From: Michael C. Roach (mroach@gw.hamline.edu)
Date: Tue Jun 22 2004 - 00:46:08 EDT
I don't do security work but in general all of my clients agree to limit
the financial exposure (liability) of both parties to the agreed upon
cost of the contract as executed. This seems to be a pretty standard
legal tenet and any decent lawyer could set you up with boilerplate
language for a couple hours of billable time (highly recommend you see a
lawyer).
So for example, if a customer executes a $3,500 contract with me and
things don't work out my only financial exposure is the money brought in
by that contract. Of course if you're bigtime negligent many states
allow for these limits on liability, even if agreed to in an executed
contract, to be waived, but from what I have been told the bar is pretty
high for that to happen and as long as you do due diligence then its
generally a non-issue.
Seek a lawyer, can't stress that enough.
>>> "Yonatan Bokovza" <Yonatan@xpert.com> 06/21/04 22:49 PM >>>
We usually sign Non-Disclosure Agreements, so the client is assured his
sensitive
information is safe with us.
The client is also signed on a legal paper saying we take no
responsibility for any
loss that occurs due to the penetration-test, though we promise to do
our best to
minimize it.
As for the liability issue you mentioned, I know there are insurance
solutions for
that.
Regards,
Yonatan Bokovza
Senior IT Security Consultant, CISSP
Xpert Systems
-----Original Message-----
From: anonyguard-pentest@yahoo.com
[mailto:anonyguard-pentest@yahoo.com]
Sent: Wed 6/16/2004 5:36 PM
To: pen-test@securityfocus.com
Cc:
Subject: Starting up: What contracts, agreements, waivers, etc do
you use?
Hello, everyone. I'm looking at the possibility of
striking out on my own with a network vulnerability
assessment / penetration test consulting firm. My
question is more towards the administrative side of the
business, rather than the technical.
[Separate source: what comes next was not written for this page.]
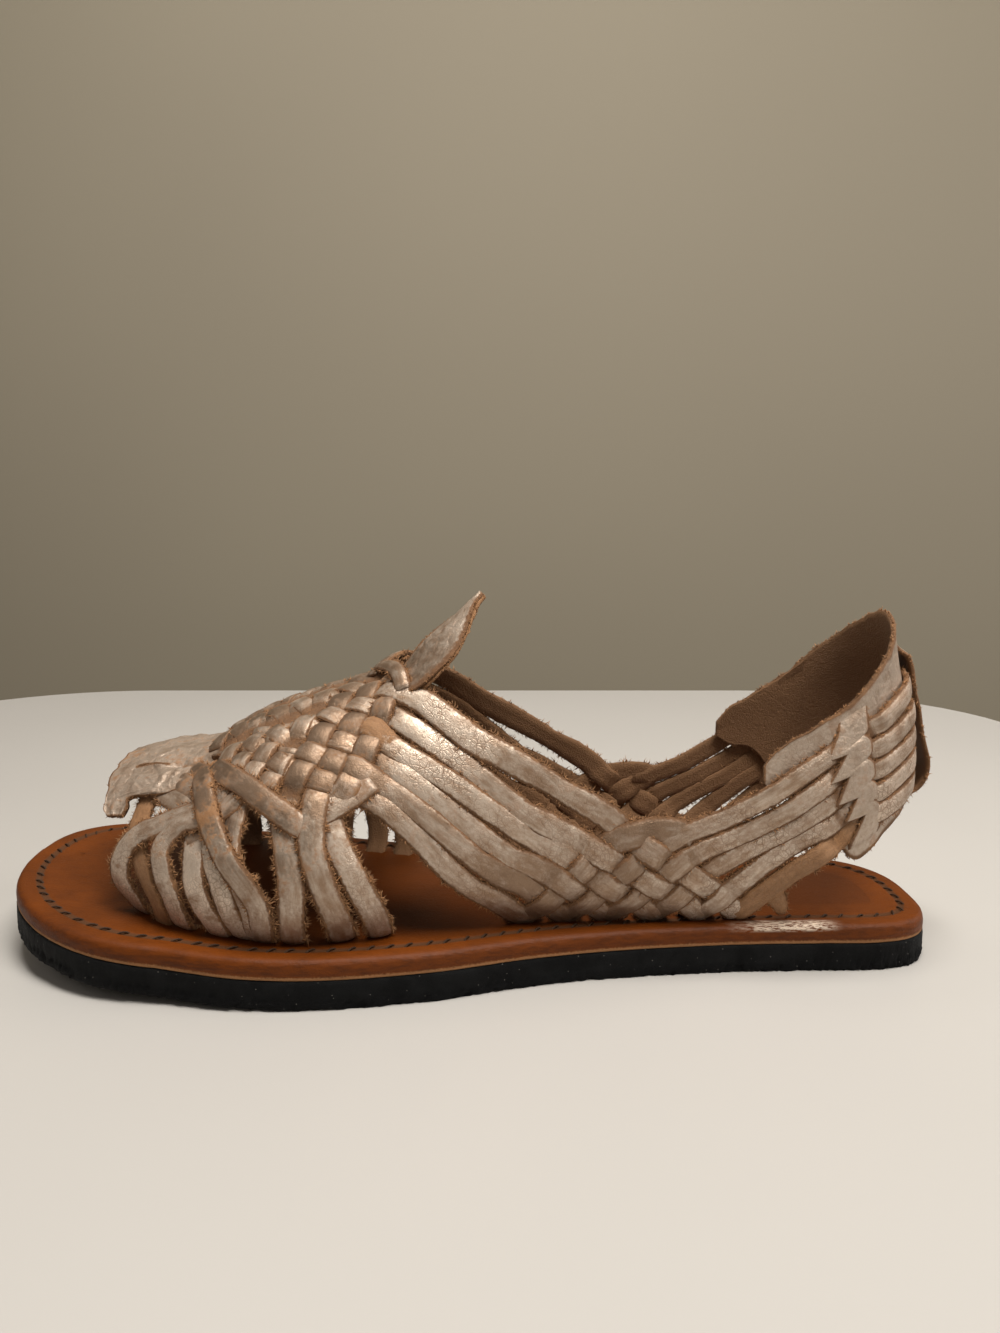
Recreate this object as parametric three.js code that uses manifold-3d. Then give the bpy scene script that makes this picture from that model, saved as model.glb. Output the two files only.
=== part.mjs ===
// Left woven leather sandal on a rubber sole. Millimetres, toe at -X, heel at +X, lateral side at -Y, +Z up.
import * as THREE from 'three';
import { mergeVertices } from 'three/addons/utils/BufferGeometryUtils.js';
import Module from 'manifold-3d';

// Sole sizes
const SOLE_LENGTH = 260;
const OUTSOLE_THICK = 7.7;
const INSOLE_THICK = 5.0;
const LAYER_GAP = 0.3;
const TOE_SPRING = 8.2;
const SPRING_START = 0.42;
const BALL_HALF_WIDTH = 50.2;
const EDGE_ROUND = 1.6;
const INSOLE_INSET = 0.4;
// Leather sizes
const STRIP_WIDTH = 6.3;
const HEEL_STRAP_WIDTH = 5.7;
const STRIP_THICK = 1.9;
const STRAP_STEP = 0.5;
const WALL_THICK = 1.3;
const SHEET_THICK = 1.5;
const CLEARANCE = 0.3;
const SMALLEST = 0.2;
// Foot room sizes
const FOOT_HEIGHT = 118;
const HEEL_AXIS = 0.869;
const HEEL_RADIUS = 28;
const SQUARENESS = 2.3;
const TUCK_HEIGHT = 22;
const ARC_RADIUS = 30;

const TOE_X = -SOLE_LENGTH / 2;
const HEEL_X = TOE_X + SOLE_LENGTH * HEEL_AXIS;
const FLOOR_Z = OUTSOLE_THICK + LAYER_GAP + INSOLE_THICK;

// Half width and centre line of the sole, as shares of the ball half width, at shares of its length.
const SOLE_ROWS = [
  { at: 0.21, half: 0.966, middle: 0.036 },
  { at: 0.288, half: 0.998, middle: 0 },
  { at: 0.367, half: 0.958, middle: -0.032 },
  { at: 0.474, half: 0.827, middle: -0.068 },
  { at: 0.571, half: 0.677, middle: -0.06 },
  { at: 0.66, half: 0.598, middle: -0.04 },
  { at: 0.766, half: 0.566, middle: -0.008 },
  { at: 0.88, half: 0.566, middle: 0.02 },
];
const TOE_MIDDLE = 0.24;
const HEEL_MIDDLE = -0.06;
const TOE_POWER = 2.35;
const HEEL_POWER = 2.7;

// Room of the foot: widths as shares of the ball half width, height and tuck as shares, by share of length.
const FOOT_ROWS = [
  { at: 0.046, lateral: 0.239, medial: 0.438, height: 0.2, tuck: 0.2, middle: 0.12 },
  { at: 0.096, lateral: 0.438, medial: 0.598, height: 0.252, tuck: 0.2, middle: 0.1 },
  { at: 0.165, lateral: 0.588, medial: 0.737, height: 0.303, tuck: 0.2, middle: 0.08 },
  { at: 0.212, lateral: 0.757, medial: 0.837, height: 0.33, tuck: 0.17, middle: 0.06 },
  { at: 0.288, lateral: 0.896, medial: 0.876, height: 0.424, tuck: 0.165, middle: 0.06 },
  { at: 0.346, lateral: 0.936, medial: 0.847, height: 0.475, tuck: 0.165, middle: 0.06 },
  { at: 0.415, lateral: 0.857, medial: 0.777, height: 0.53, tuck: 0.2, middle: 0.06 },
  { at: 0.5, lateral: 0.727, medial: 0.677, height: 0.653, tuck: 0.26, middle: 0.04 },
  { at: 0.577, lateral: 0.637, medial: 0.608, height: 0.788, tuck: 0.28, middle: 0.02 },
  { at: 0.673, lateral: 0.598, medial: 0.568, height: 0.915, tuck: 0.27, middle: 0.02 },
  { at: 0.769, lateral: 0.588, medial: 0.568, height: 0.966, tuck: 0.27, middle: 0.02 },
  { at: 0.869, lateral: 0.598, medial: 0.578, height: 0.966, tuck: 0.3, middle: 0.02 },
];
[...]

For those of you
who do this kind of consulting, what sorts of contracts,
statements of work or other legal documents do you use
with your customers? I'm particularly concerned about
the liability issue of probing and/or breaking into
other peoples' networks. What sort of waivers do you
ask your customers to sign, or what reasonable amount
of liability are you willing to accept?